Exploded Your Mom’s Cambrian Energy Drinks

10:14 pm Since this will (in theory) be my last scholastic all-nighter ever I thought I’d do it in style, with many different kinds of shiny energy drinks, and blogging whenever my paper hits a lumpy point. When I went through the checkout line, the clerk informed me that a beverage known as Monster was his energy drink of choice. Oddly enough, that was the only kind I didn’t buy.

Supermarket clerks have favorite energy drinks. What is the world coming to?

10:37 pm I’ve just finished the sugar-free Red Bull. The inside of my mouth feels like a warm sno cone. Blugh.

11:34 pm Hansen’s Energy Pro bears a most unfortunate resemblance to Surge. Remember Surge? They tried promotional giveaways of the stuff when I was in high school; even then, when I could swill Mountain Dew like a hemophiliac taking transfusions, I couldn’t handle Surge.
On the brighter side of things, my cerebellum has started to squirm. The excitement hasn’t gotten up to any of my higher-level thought processing yet, but it will eventually.

3:42 am Holy shit, I am not going to finish this paper on time. All the energy drinks taste the same to me now. I am one large, sessile energy drink filter feeder, and I am writing about how the evolution of plankton poo changed the oceanic ecosystem forever.

6:17 am God, KMX is disgusting. Six pages written, 10 required, and three more hours to write. Done with plankton poo, have moved on to viciously mocking geneticists and insisting that bizarre air-mattress looking trace fossils be considered as ancestral arthropods. For all I know they are actually superintelligent yeast colonies.

8:01 am Well, that was possibly the worst paper I’ve written since high school. But that’s okay – I can flunk paleontology and still graduate. I can’t flunk anthropology, but absurd essay exams on the three tenuous pieces of evidence in favor of Whorfianism are best done on no sleep and scary-sounding animal energy products, so that’s fine. Six and a half hours until my sleeping packing booze fest begins!

12:31 pm I just spilled the last of my energy drink all over my shirt. One question to go, plus an extra credit mini-essay if I’m still awake. I hate Benjamin Lee Whorf, but not as much as I hate the whole community of anthropologists who decided to take him halfway seriously. Except for de Groot. I can’t hate anyone named de Groot.

I smell like lemon-scented sugar cane pee.

Comments

  1. katie wrote:

    Plankton poo? Now that’s a paper I’d like to read.

  2. yami wrote:

    So this one guy’s theory is that the evolution of mesozooplankton capable of preying on single-celled algae was

    an important link in the food chain, because only medium-tiny creatures can efficiently eat super-tiny creatures
    at first a way to keep nutrients in the top of the water column (floating poo pellets!) and slow the transport of organic carbon to the bottom of the ocean (which provides an explanation of some carbon isotope ratios we see at the base of the Cambrian)
    also a way to rapidly transport nutrients from the top of the water to the bottom, where they could support a larger benthic ecosystem (concentrated food that hasn’t been totally chewed by bacteria on the way down)

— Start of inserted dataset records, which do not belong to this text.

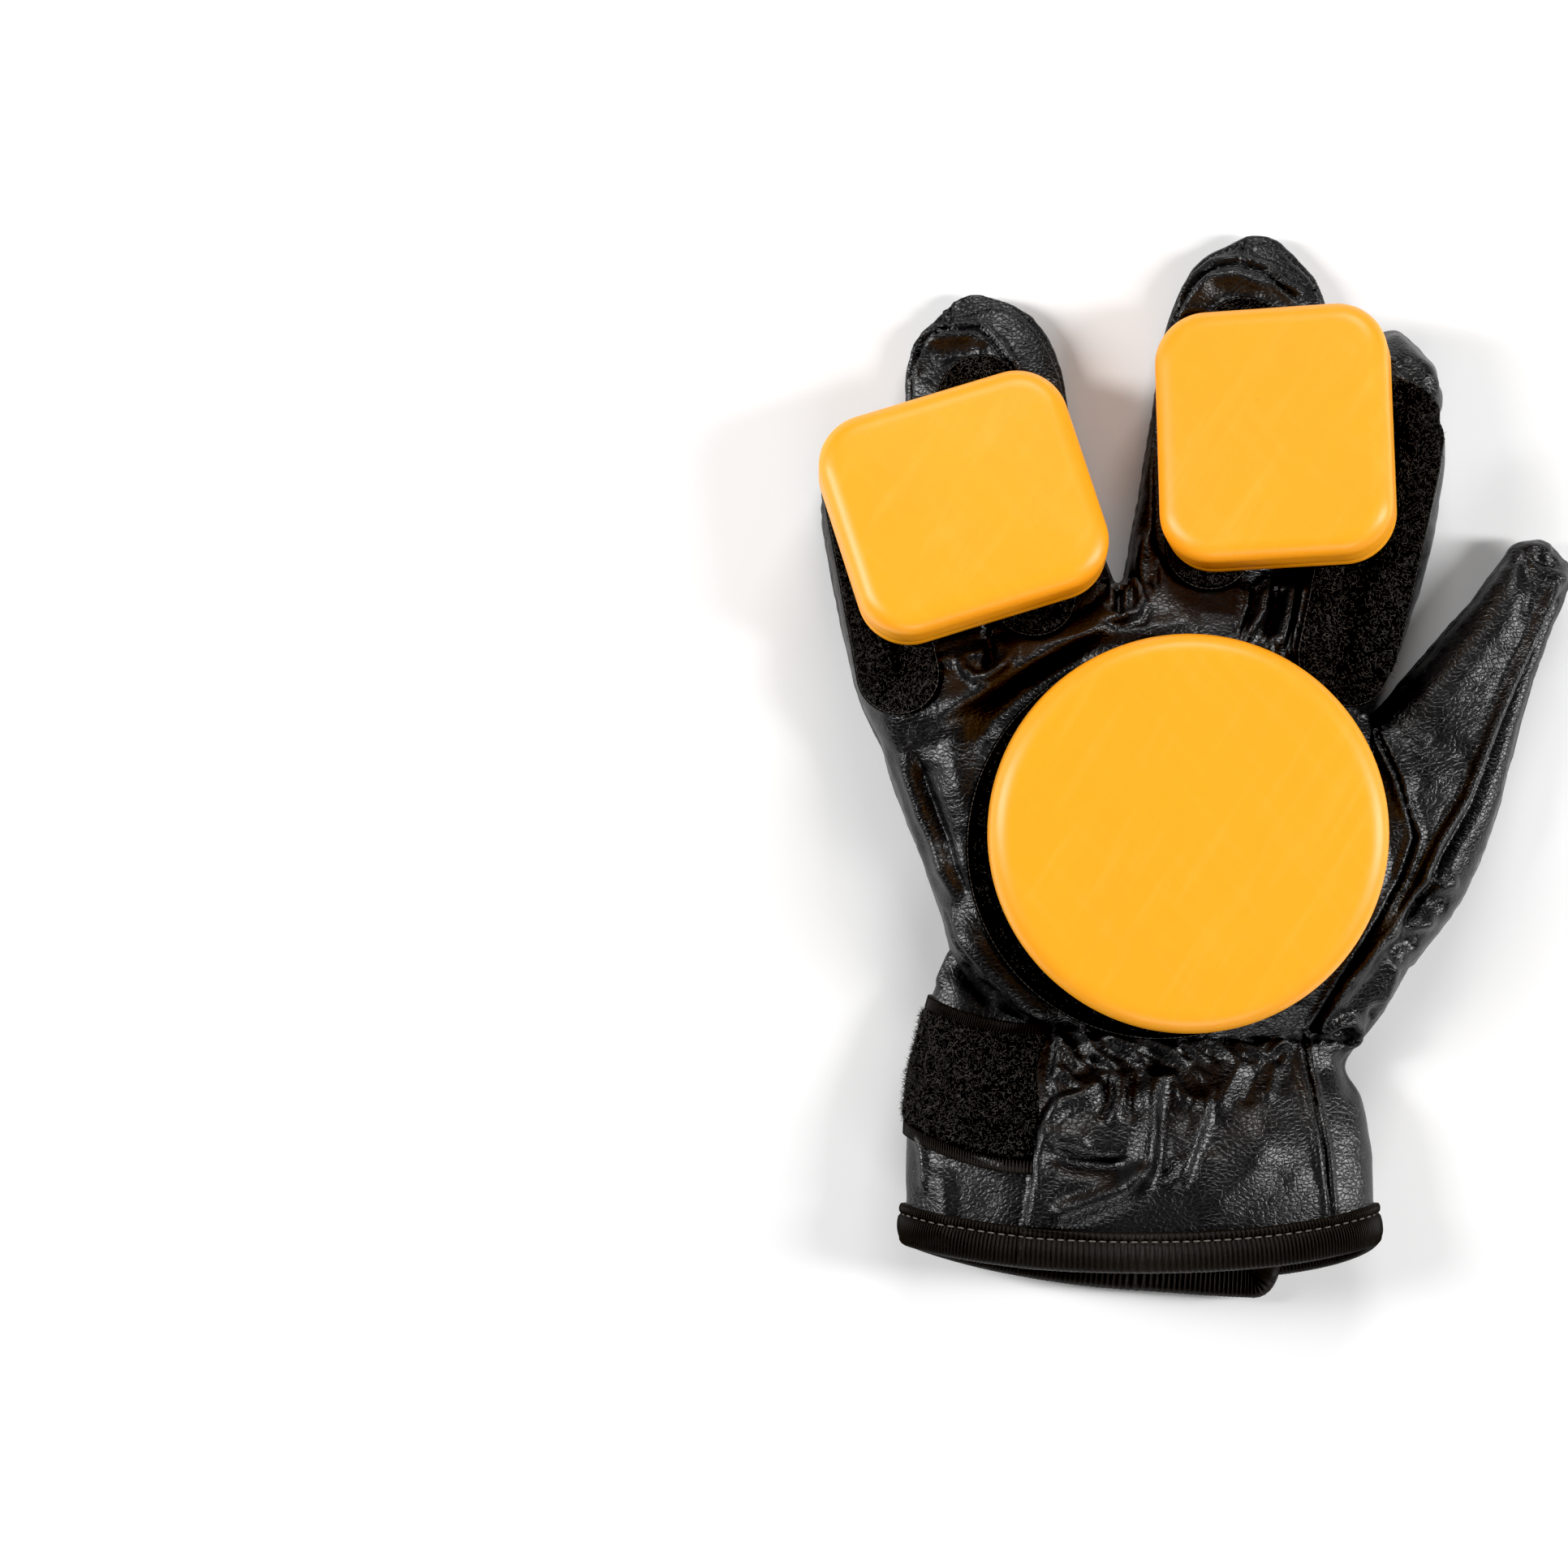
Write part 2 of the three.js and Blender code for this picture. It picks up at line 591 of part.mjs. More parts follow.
// The ribbed tape folded over the hem.
function hemBinding() {
  const outside = GAP + BINDING_THICKNESS;
  const profile = [
    [outside, BINDING_WIDTH],
    [outside, -GAP],
    [-WALL / 2, -outside],
    [-WALL - outside, -GAP],
    [-WALL - outside, BINDING_WIDTH],
    [-WALL - GAP, BINDING_WIDTH],
    [-WALL - GAP, -GAP],
    [GAP, -GAP],
    [GAP, BINDING_WIDTH],
  ];
  const rings = Array.from({ length: CUFF_STEPS + 1 }, (_, i) => {
    const angle = cuffAngle(i);
    const hem = hemReach(angle);
    return profile.map(([offset, back]) => cuffPoint(angle, hem - back, offset));
  });
  const points = rings.flat();
  const count = profile.length;
  const triangles = [];
  for (let i = 0; i < CUFF_STEPS; i++) {
    for (let j = 0; j < count; j++) {
      const a = i * count + j;
      const b = i * count + ((j + 1) % count);
      triangles.push([a, b, a + count], [b, b + count, a + count]);
    }
  }
  const outline = profile.map(([x, y]) => new THREE.Vector2(x, y));
  const cap = THREE.ShapeUtils.triangulateShape(outline, []);
  const end = CUFF_STEPS * count;
  for (const [a, b, c] of cap) triangles.push([a, b, c], [end + a, end + c, end + b]);
  return closedGeometry(points, triangles);
}

// A strip of tape on the cuff, between two steps round it and two rows down it.
function cuffStrip(strip, offset, thickness) {
  return sheet(strip.toStep - strip.fromStep, strip.toRow - strip.fromRow, (i, j, side) =>
    cuffSpot(strip.fromStep + i, strip.fromRow + j, offset + (side ? thickness : 0)),
  );
}

// Builds one named mesh in one of the object's materials.
function piece(name, geometry, material) {
  const mesh = new THREE.Mesh(geometry, material);
  mesh.name = name;
  return mesh;
}

const materials = Object.fromEntries(
  Object.entries(COLOURS).map(([name, look]) => [name, new THREE.MeshStandardMaterial(look)]),
);

const glove = new THREE.Group();

// Leather: the hand's two panels, the thumb that is set into them, and the cuff
const handOuter = handSkin(0);
const handGrown = handSkin(GAP);
const thumbHollow = digitSolid("thumb", -WALL);
const handShell = handOuter.subtract(handSkin(-WALL)).subtract(thumbHollow);
for (const [handPart, fingerPart, palmSide] of [
  ["palm_panel", "_front", true],
  ["back_panel", "_back", false],
]) {
  const half = handShell.intersect(sideOfSeam(palmSide));
  let hand = half;
  FINGERS.forEach((name, i) => {
    const cut = half.intersect(fingerZone(i, -GAP / 2));
    glove.add(piece(name + fingerPart, geometryOf(cut), materials.leather));
    hand = hand.subtract(fingerZone(i, GAP / 2));
  });
  glove.add(piece(handPart, geometryOf(hand), materials.leather));
}
const thumbShell = digitSolid("thumb", 0).subtract(thumbHollow).subtract(handGrown);
glove.add(piece("thumb", geometryOf(thumbShell), materials.leather));
glove.add(piece("cuff", geometryOf(solidOf(cuffSheet()).subtract(handGrown)), materials.leather));
glove.add(piece("hem_binding", hemBinding(), materials.binding));

// Loop patches, laid on the leather
const patchSkin = handSkin(GAP + PATCH_THICKNESS).subtract(handGrown).intersect(sideOfSeam(true));

// Where a patch lies on its finger, and how long it is.
function stretchOf(name, patch) {
  const from = digitPoint(name, patch.from);
  const to = digitPoint(name, patch.to);
  const run = to.clone().sub(from);
  const aside = new THREE.Vector3(run.y, -run.x, 0).setLength(patch.aside * digitWidth(name));
  const middle = from.add(to).multiplyScalar(0.5).add(aside);
  const turn = Math.atan2(-run.x, run.y);
  return { length: run.length(), frame: new THREE.Matrix4().makeRotationZ(turn).setPosition(middle) };
}
for (const [name, patch] of Object.entries(FINGER_PATCHES)) {
  const { length, frame } = stretchOf(name, patch);
  const width = patch.wide * digitWidth(name);
  const outline = roundedOutline(width, length, width / 2);
  const cut = patchSkin.intersect(prism(outline, 0, 2 * PALM_THICKNESS, frame, PATCH_END_SEGMENTS));
  glove.add(piece(name + "_patch", geometryOf(cut), materials.loop));
}
const palmPatch = prism(
  circleOutline(PALM_PATCH_DIAMETER),
  0,
  2 * PALM_THICKNESS,
  new THREE.Matrix4().makeTranslation(PALM_PATCH_X, PALM_PATCH_Y, 0),
  PATCH_SEGMENTS,
);
glove.add(piece("palm_patch", geometryOf(patchSkin.intersect(palmPatch)), materials.loop));

// Pucks, each on a hook pad
const PAD_BOTTOM = GAP + PATCH_THICKNESS + GAP;
const PAD_TOP = PAD_BOTTOM + HOOK_THICKNESS;

function puckGeometry(puck) {
  const bottom = PAD_TOP + GAP;
  const top = bottom + puck.thickness;
  const rims = [
    { inset: PUCK_FOOT_EDGE, height: bottom },
    { inset: 0, height: bottom + PUCK_FOOT_EDGE },
  ];
  for (let i = 0; i <= EDGE_STEPS; i++) {
    const turn = (i / EDGE_STEPS) * (Math.PI / 2);
    rims.push({ inset: PUCK_EDGE * (1 - Math.cos(turn)), height: top - PUCK_EDGE * (1 - Math.sin(turn)) });
  }
  return loft(rims.map((rim) => outlinePoints(puck, -rim.inset).map((p) => new THREE.Vector3(p.x, p.y, rim.height))));
}
for (const [name, puck] of Object.entries(PUCKS)) {
  const segments = puck.round ? SEAT_SEGMENTS : CORNER_SEGMENTS;
  const pad = prism(puckOutline(puck, -HOOK_INSET), PAD_BOTTOM, PAD_TOP, new THREE.Matrix4(), segments);
  for (const [part, geometry, material] of [
    [name, puckGeometry(puck), materials.puck],
    [name + "_hook", geometryOf(pad), materials.hook],
  ]) {
    const mesh = piece(part, geometry, material);
    mesh.applyMatrix4(puck.seat);
    glove.add(mesh);
  }
}

// The wrist closure: loop tape round the little finger's side, and the hook strip inside the tab that laps it
glove.add(piece("wrist_loop_tape", cuffStrip(WRIST_TAPE, GAP, TAPE_THICKNESS), materials.loop));
glove.add(piece("tab_hook_strip", cuffStrip(HOOK_STRIP, -WALL - GAP - HOOK_THICKNESS, HOOK_THICKNESS), materials.hook));

export default glove;
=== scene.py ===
"""A right-hand longboard slide glove on its back, palm up, with its three slide pucks held on by hook pads.

Sizes and tables are in millimetres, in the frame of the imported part: +X to the thumb side, +Y to the
fingertips and +Z out of the palm, from the surface that the glove lies on, straight below the centre of the
palm puck. Blender's meshes are in metres.
"""

import logging
import math
from dataclasses import dataclass, field
from enum import Enum

import bpy
import numpy as np
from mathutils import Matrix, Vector
from mathutils.bvhtree import BVHTree


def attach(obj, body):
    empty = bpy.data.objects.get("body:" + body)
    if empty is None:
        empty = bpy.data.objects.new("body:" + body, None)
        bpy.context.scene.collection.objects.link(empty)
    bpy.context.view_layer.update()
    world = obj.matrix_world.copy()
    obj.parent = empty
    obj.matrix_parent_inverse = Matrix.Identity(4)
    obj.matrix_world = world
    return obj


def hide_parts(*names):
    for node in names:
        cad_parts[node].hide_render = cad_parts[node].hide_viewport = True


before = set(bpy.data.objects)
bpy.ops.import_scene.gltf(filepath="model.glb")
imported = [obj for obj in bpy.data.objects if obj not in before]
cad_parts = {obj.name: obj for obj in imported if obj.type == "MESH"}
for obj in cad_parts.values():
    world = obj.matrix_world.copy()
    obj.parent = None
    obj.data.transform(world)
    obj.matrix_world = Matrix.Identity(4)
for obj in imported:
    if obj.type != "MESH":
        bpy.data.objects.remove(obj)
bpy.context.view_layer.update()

log = logging.getLogger("slide_glove")

METRES = 0.001

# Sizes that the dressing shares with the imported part
WALL = 1.6
GAP = 0.3
PATCH_THICKNESS = 1.4
HOOK_THICKNESS = 1.0
TAPE_THICKNESS = 1.2
WRIST_REACH = 50.0
KNUCKLE_REACH = 60.0
PALM_WIDTH = 124.0
PALM_THICKNESS = 31.0
MIDDLE_FINGER_LENGTH = 116.0
SEAM_HEIGHT = 11.0
SEAM_DROP = math.tan(math.radians(1.6))
REST_SINK = 0.7
ROUND_POWER = 2.35
HAND_POWER = 2.6
SEAT_PRESS = 1.2
SEAT_MARGIN = 2.6

# How far a fold is felt, by its width, and how its ends fade
FOLD_REACH = 3.0
END_SLACK = 0.02
# A seam's banks beside its groove, by the groove's width and depth
SEAM_TAPER = 0.03
BANK_PLACE = 2.2
BANK_WIDTH = 1.5
BANK_HEIGHT = 0.55

# The hem's binding and the ribs of its tape
BINDING_THICKNESS = 0.8
RIB_PITCH = 0.9
RIB_DEPTH = 0.4

# Fibres of the pile: length and by what shares it varies, the bend outwards and up, and the tip's height
FIBRE_LENGTH = 1.1
FIBRE_LENGTHS = (0.6, 1.3)
FIBRE_THICKNESS = 0.11
FIBRE_THINNING = 0.8
FIBRE_BEND = (0.45, 0.28)
FIBRE_TIP = (-0.05, 0.3)
FIBRE_ROOT = 0.15
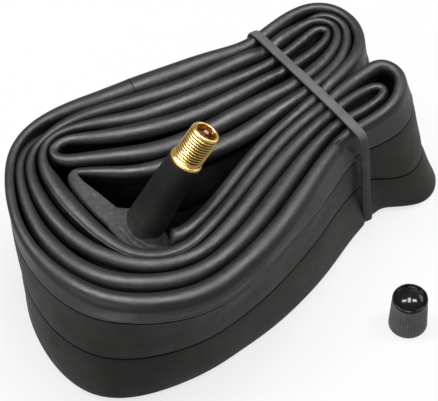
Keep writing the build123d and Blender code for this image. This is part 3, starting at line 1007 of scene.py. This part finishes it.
def floor_piece():
    n = Nodes("pale_floor")
    n.set(Base_Color=FLOOR_GREY, Roughness=0.9, Specular_IOR_Level=0.1, Emission_Color=(1, 1, 1, 1),
          Emission_Strength=FLOOR_GLOW)
    # the part of the floor that the bundle hides gives no light of its own
    hidden = Nodes("floor_under_tube")
    hidden.set(Base_Color=FLOOR_GREY, Roughness=0.9, Specular_IOR_Level=0.1)
    outline = [(FLOOR_HALF * x, FLOOR_HALF * y) for x, y in ((-1, -1), (1, -1), (1, 1), (-1, 1))]
    under_tube = [(-44, -10), (44, 2), (44, 30), (-44, 30)]
    corners = [(x, y, FLOOR_LEVEL) for x, y in outline + under_tube]
    faces = [(0, 1, 5, 4), (1, 2, 6, 5), (2, 3, 7, 6), (3, 0, 4, 7), (4, 5, 6, 7)]
    floor = make_mesh("floor", corners, faces, n.material, smooth=False)
    floor.data.materials.append(hidden.material)
    floor.data.polygons[-1].material_index = 1


def sky():
    """Studio surroundings, brightest at the horizon."""
    world = bpy.data.worlds.new("studio")
    world.use_nodes = True
    tree = world.node_tree
    direction = tree.nodes.new("ShaderNodeTexCoord")
    split = tree.nodes.new("ShaderNodeSeparateXYZ")
    ramp = tree.nodes.new("ShaderNodeValToRGB")
    horizon, overhead = ramp.color_ramp.elements
    horizon.position = 0.0
    horizon.color = (1, 1, 1, 1)
    overhead.position = 0.6
    overhead.color = (SKY_TOP, SKY_TOP, SKY_TOP, 1)
    tree.links.new(direction.outputs["Generated"], split.inputs["Vector"])
    tree.links.new(split.outputs["Z"], ramp.inputs["Fac"])
    tree.links.new(ramp.outputs["Color"], tree.nodes["Background"].inputs["Color"])
    tree.nodes["Background"].inputs["Strength"].default_value = SKY_STRENGTH
    bpy.context.scene.world = world


def area_light(name, place, target, size, power):
    data = bpy.data.lights.new(name, "AREA")
    data.shape = "RECTANGLE"
    data.size, data.size_y = size
    data.energy = power
    lamp = bpy.data.objects.new(name, data)
    lamp.location = place
    lamp.rotation_euler = (Vector(place) - Vector(target)).to_track_quat("Z", "Y").to_euler()
    bpy.context.scene.collection.objects.link(lamp)


def lights():
    """Three overhead softboxes in a row across the view, and a panel at each side."""
    for k in (-1, 0, 1):
        x = ROW_SPACING * k * math.cos(VIEW_TURN) + ROW_MIDDLE[0]
        y = ROW_SPACING * k * math.sin(VIEW_TURN) + ROW_MIDDLE[1]
        area_light(f"softbox_{k + 2}", (x, y, ROW_HEIGHT), (0.4 * x, 0.4 * y, 0), size=(0.2, 0.36), power=15)
    tube_middle = (0, 0, 0.03)
    area_light("left_panel", (-1.15, -0.55, 0.32), tube_middle, size=(1.6, 0.5), power=13)
    area_light("right_panel", (1.15, 0.0, 0.35), tube_middle, size=(0.6, 0.5), power=5)


# ---------------------------------------------------------------- build
camera()
floor_piece()
sky()
lights()
bpy.context.scene.view_settings.view_transform = "Standard"

brass = metal_material("brass", (0.50, 0.35, 0.12), (0.38, 0.25, 0.07), 0.27)
root_brass = metal_material("tarnished_brass", (0.13, 0.07, 0.015), (0.06, 0.03, 0.008), 0.4)
pin_metal = metal_material("pin_metal", (0.70, 0.47, 0.40), (0.55, 0.34, 0.27), 0.3)
dull_brass = metal_material("core_brass", (0.26, 0.12, 0.045), (0.16, 0.07, 0.02), 0.4)
spring_steel = metal_material("spring_steel", (0.45, 0.45, 0.46), (0.30, 0.30, 0.31), 0.3)
rubber = valve_rubber_material()
plastic = plastic_material("black_plastic", 0.25, (0.020, 0.045), (0.42, 0.55))
gloss_plastic = plastic_material("glossy_plastic", 0.12, (0.002, 0.003), (0.09, 0.14))

tube_piece()
valve = valve_frame()
stem_piece(valve, brass, root_brass)
valve_rubber_piece(valve, rubber)
pad_piece(valve, dusty_rubber_material())
spring_piece(valve, spring_steel)
cap_piece(plastic, gloss_plastic)
band_piece(band_material())

CARRIED_OVER = {
    "core_plug": dull_brass, "core_barrel": dull_brass, "core_gasket": rubber, "core_pin": pin_metal,
    "core_cup": dull_brass, "core_seal": rubber, "cap_seal": rubber,
}
for node, material in CARRIED_OVER.items():
    for slot in bpy.data.objects[node].material_slots:
        slot.material = material
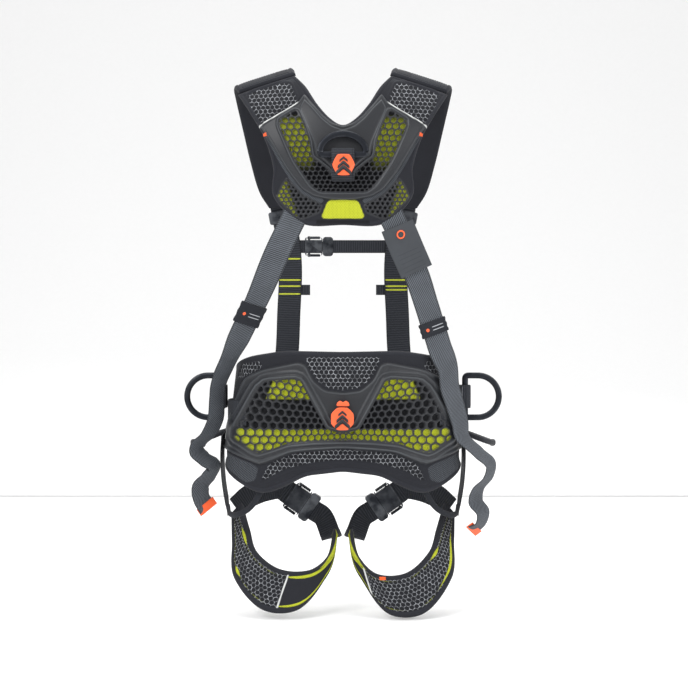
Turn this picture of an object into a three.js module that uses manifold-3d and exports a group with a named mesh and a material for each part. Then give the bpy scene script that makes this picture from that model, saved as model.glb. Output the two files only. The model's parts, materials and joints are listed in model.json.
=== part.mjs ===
// A tree climbing saddle with a full back yoke: waist belt, shoulder yoke, two leg loops and their hardware.
// Millimetres. +Z up, +Y the way the wearer faces, +X the wearer's right. The origin is the middle of the
// wearer's waist, level with the belt, so the back of the saddle lies on the -Y side.
import * as THREE from "three";
import { mergeVertices } from "three/addons/utils/BufferGeometryUtils.js";
import Module from "manifold-3d";

const wasm = await Module();
wasm.setup();

// ---------------------------------------------------------------- driving dimensions
const WEB_WIDE = 45; // load-bearing webbing
const WEB_NARROW = 25; // chest webbing
const WEB_THICK = 2.2;
const GAP = 1.5; // between layers that lie on each other
const PAD_THICK = 12; // foam pad of the waist and legs
const YOKE_THICK = 10;
const SPACER_THICK = 2.5; // knitted spacer mesh over the foam
const SHELL_THICK = 3; // moulded honeycomb shell
const HIP = { halfWidth: 194, flare: 0.116, halfDepth: 118, roundness: 2.3, frontRoundness: 3 };
const BACK = { depth: 118, turnZ: 480, turnRise: 148, turnRun: 80, round: 0.0011, slope: 0.0008 };
const SIDE_RING = { width: 89, reach: 74, bar: 11.5, thick: 10, axisX: 226, axisY: 6, midZ: 38 };
const DORSAL_RING = { width: 92, reach: 48, bar: 12, thick: 8, z: 466 };
const VENTRAL_RING = { width: 66, reach: 54, bar: 10, thick: 10, y: 144, z: -44 };
const CHEST_Z = 324;
const FRONT_STRAP_FOOT = 120; // from the middle to where each front strap meets the belt
const BELT = { z: 11, backHeight: 60, height: WEB_WIDE, socketX: 21, tongueX: 56 };
const LEFT = -1;
const RIGHT = 1;
const NAME = { [LEFT]: "left", [RIGHT]: "right" };

const COLOURS = {
  foam: { color: 0x2a2c31, roughness: 0.95, metalness: 0 },
  webbing: { color: 0x3c4146, roughness: 0.85, metalness: 0 },
  greyWebbing: { color: 0x565c60, roughness: 0.8, metalness: 0 },
  lime: { color: 0xb7cc3c, roughness: 0.9, metalness: 0 },
  shell: { color: 0x35383c, roughness: 0.55, metalness: 0 },
  badge: { color: 0xf4602f, roughness: 0.5, metalness: 0 },
  ring: { color: 0x2c2f33, roughness: 0.4, metalness: 0.8 },
  buckle: { color: 0x26282b, roughness: 0.45, metalness: 0.6 },
  rubber: { color: 0x33363a, roughness: 0.7, metalness: 0 },
  elastic: { color: 0x2d3034, roughness: 0.9, metalness: 0 },
};

// ---------------------------------------------------------------- shape tools
const V = (x, y, z) => new THREE.Vector3(x, y, z);
const mix = THREE.MathUtils.lerp;
const rad = THREE.MathUtils.degToRad;

const saddle = new THREE.Group();
const materials = {};
for (const [name, look] of Object.entries(COLOURS)) {
  materials[name] = new THREE.MeshStandardMaterial(look);
}

function put(name, geometry, material, parent = saddle) {
  const mesh = new THREE.Mesh(geometry, materials[material]);
  mesh.name = name;
  parent.add(mesh);
  return mesh;
}

// Reverses the triangles of a closed mesh whose faces point inwards.
function facingOut(geometry) {
  const at = geometry.attributes.position;
  const index = geometry.index.array;
  const [a, b, c] = [V(), V(), V()];
  let volume = 0;
  for (let i = 0; i < index.length; i += 3) {
    a.fromBufferAttribute(at, index[i]);
    b.fromBufferAttribute(at, index[i + 1]);
    c.fromBufferAttribute(at, index[i + 2]);
    volume += a.dot(b.cross(c));
  }
  if (volume < 0) {
    for (let i = 0; i < index.length; i += 3) {
      [index[i + 1], index[i + 2]] = [index[i + 2], index[i + 1]];
    }
  }
  return geometry;
}

// A box of nu by nv by nw cells, with each corner (u, v, w), from 0 to 1, carried to place(u, v, w).
function carried(nu, nv, nw, place) {
  const geometry = new THREE.BoxGeometry(1, 1, 1, nu, nv, nw);
  const at = geometry.attributes.position;
  for (let i = 0; i < at.count; i++) {
    const p = place(at.getX(i) + 0.5, at.getY(i) + 0.5, at.getZ(i) + 0.5);
    at.setXYZ(i, p.x, p.y, p.z);
  }
  return facingOut(geometry);
}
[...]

    I never did figure out exactly why he thought floating-poo plankton would have evolved before sinking-poo plankton – he never explicitly said anything about it, but he did advocate both floating and sinking poo as triggers for expanded ecological opportunity, and if you’re going to have both scenarios the sinking poo has to come last or you get the carbon isotope data wrong. But anyway, that’s the theory behind the plankton poo thing.

  3. des wrote:

    I’ve been hating on the Whorf for yonks, but I still know I’m going to have to buy and read his wretched book some day. I came close in the University bookshop, but the preface announced that he started his career with creationist argumentation against evolution, which sums the fucker up perfectly, really. Sigh.

  4. Lab Lemming wrote:

    I have no idea how your “related entries” thing sent me here, but this is the funniest blog entry I’ve read all year.